- [What you are asked to do] Locate each line below that includes "model" and reproduce it.

- [Stored data]
>> START
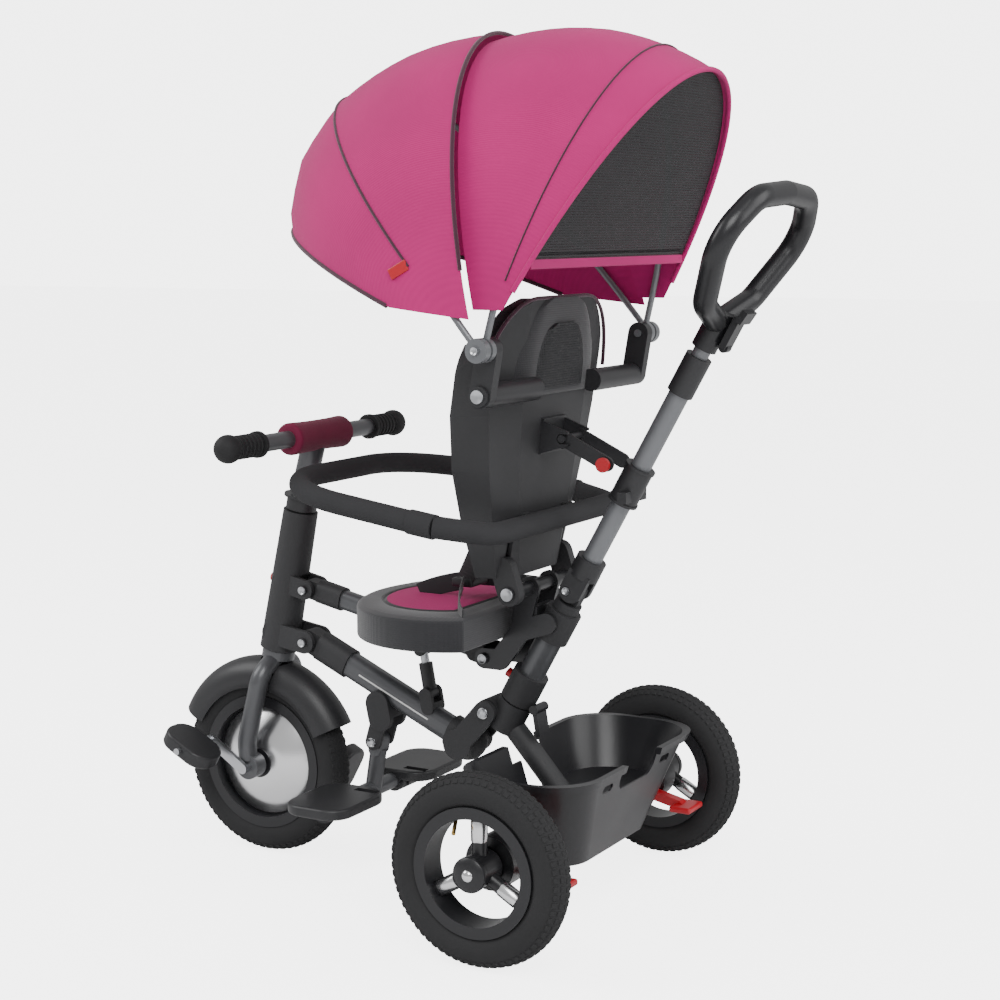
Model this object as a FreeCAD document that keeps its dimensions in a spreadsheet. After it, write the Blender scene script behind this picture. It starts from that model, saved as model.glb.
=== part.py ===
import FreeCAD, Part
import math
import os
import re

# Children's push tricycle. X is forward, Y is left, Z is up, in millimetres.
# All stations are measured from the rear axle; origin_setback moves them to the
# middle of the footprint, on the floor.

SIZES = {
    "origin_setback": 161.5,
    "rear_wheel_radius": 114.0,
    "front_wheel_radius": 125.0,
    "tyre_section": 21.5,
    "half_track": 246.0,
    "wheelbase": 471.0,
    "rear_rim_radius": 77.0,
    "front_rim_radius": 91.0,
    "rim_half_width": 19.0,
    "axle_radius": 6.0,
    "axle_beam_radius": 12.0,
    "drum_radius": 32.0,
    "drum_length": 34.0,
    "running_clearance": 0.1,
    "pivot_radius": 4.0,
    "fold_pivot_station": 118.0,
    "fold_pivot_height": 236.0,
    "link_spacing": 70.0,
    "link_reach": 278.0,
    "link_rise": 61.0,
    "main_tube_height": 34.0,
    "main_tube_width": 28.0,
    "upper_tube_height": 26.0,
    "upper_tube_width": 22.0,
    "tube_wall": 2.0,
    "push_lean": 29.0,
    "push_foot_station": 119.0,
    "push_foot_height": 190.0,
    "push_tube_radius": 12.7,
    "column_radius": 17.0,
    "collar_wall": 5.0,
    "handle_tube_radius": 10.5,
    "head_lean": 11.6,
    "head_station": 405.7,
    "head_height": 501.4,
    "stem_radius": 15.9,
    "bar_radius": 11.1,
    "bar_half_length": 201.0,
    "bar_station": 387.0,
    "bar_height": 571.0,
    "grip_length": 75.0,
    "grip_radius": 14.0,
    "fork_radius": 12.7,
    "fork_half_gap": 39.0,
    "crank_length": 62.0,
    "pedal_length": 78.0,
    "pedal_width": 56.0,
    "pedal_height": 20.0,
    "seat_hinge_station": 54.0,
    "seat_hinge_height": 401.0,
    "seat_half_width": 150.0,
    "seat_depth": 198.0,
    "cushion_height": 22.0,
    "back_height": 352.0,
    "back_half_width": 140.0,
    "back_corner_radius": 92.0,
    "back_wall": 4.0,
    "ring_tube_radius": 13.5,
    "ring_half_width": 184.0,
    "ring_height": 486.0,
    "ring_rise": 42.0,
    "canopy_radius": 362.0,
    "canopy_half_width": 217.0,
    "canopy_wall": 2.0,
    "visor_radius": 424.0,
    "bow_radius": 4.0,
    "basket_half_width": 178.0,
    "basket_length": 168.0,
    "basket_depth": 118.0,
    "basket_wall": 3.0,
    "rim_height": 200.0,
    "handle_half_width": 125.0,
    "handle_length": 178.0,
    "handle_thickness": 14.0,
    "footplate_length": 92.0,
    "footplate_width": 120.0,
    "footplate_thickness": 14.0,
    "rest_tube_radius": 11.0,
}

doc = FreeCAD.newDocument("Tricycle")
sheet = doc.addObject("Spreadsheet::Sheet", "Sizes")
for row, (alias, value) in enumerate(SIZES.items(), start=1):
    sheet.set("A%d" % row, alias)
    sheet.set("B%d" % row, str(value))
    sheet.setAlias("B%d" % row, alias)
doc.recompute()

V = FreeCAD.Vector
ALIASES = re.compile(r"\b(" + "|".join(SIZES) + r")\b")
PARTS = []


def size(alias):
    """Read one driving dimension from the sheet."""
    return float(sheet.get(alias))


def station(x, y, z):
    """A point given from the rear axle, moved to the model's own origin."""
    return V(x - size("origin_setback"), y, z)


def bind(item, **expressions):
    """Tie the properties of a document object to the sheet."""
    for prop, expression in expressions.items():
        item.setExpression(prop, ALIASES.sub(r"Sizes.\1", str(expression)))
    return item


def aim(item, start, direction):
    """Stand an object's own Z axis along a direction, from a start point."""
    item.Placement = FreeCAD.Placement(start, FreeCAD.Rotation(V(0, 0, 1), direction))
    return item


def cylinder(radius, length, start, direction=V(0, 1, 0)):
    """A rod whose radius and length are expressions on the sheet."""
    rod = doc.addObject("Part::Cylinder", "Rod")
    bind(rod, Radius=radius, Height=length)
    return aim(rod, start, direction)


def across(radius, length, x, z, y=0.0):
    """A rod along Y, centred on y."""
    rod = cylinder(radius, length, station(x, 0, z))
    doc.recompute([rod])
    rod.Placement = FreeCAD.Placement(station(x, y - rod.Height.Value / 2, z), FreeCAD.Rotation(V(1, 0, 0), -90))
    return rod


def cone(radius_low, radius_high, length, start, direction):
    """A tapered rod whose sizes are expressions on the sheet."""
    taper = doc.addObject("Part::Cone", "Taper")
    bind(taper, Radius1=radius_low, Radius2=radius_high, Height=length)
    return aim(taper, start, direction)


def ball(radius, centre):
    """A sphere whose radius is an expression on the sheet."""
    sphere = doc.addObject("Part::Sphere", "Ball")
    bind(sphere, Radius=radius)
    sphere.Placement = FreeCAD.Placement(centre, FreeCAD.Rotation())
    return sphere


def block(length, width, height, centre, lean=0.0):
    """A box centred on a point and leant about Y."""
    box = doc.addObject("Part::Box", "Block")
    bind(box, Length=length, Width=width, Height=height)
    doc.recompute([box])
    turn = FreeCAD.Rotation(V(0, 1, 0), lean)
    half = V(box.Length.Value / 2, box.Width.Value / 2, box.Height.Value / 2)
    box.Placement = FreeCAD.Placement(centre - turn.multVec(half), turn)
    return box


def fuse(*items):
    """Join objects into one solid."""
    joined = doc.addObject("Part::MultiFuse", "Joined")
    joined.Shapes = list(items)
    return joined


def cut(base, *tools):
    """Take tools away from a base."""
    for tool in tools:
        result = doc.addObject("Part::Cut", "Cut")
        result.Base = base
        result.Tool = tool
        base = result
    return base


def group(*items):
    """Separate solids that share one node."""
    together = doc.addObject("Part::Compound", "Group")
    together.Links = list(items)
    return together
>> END
- [Response below]
Model this object as a FreeCAD document that keeps its dimensions in a spreadsheet. After it, write the Blender scene script behind this picture. It starts from that model, saved as model.glb.
    """A point given from the rear axle, moved to the model's own origin."""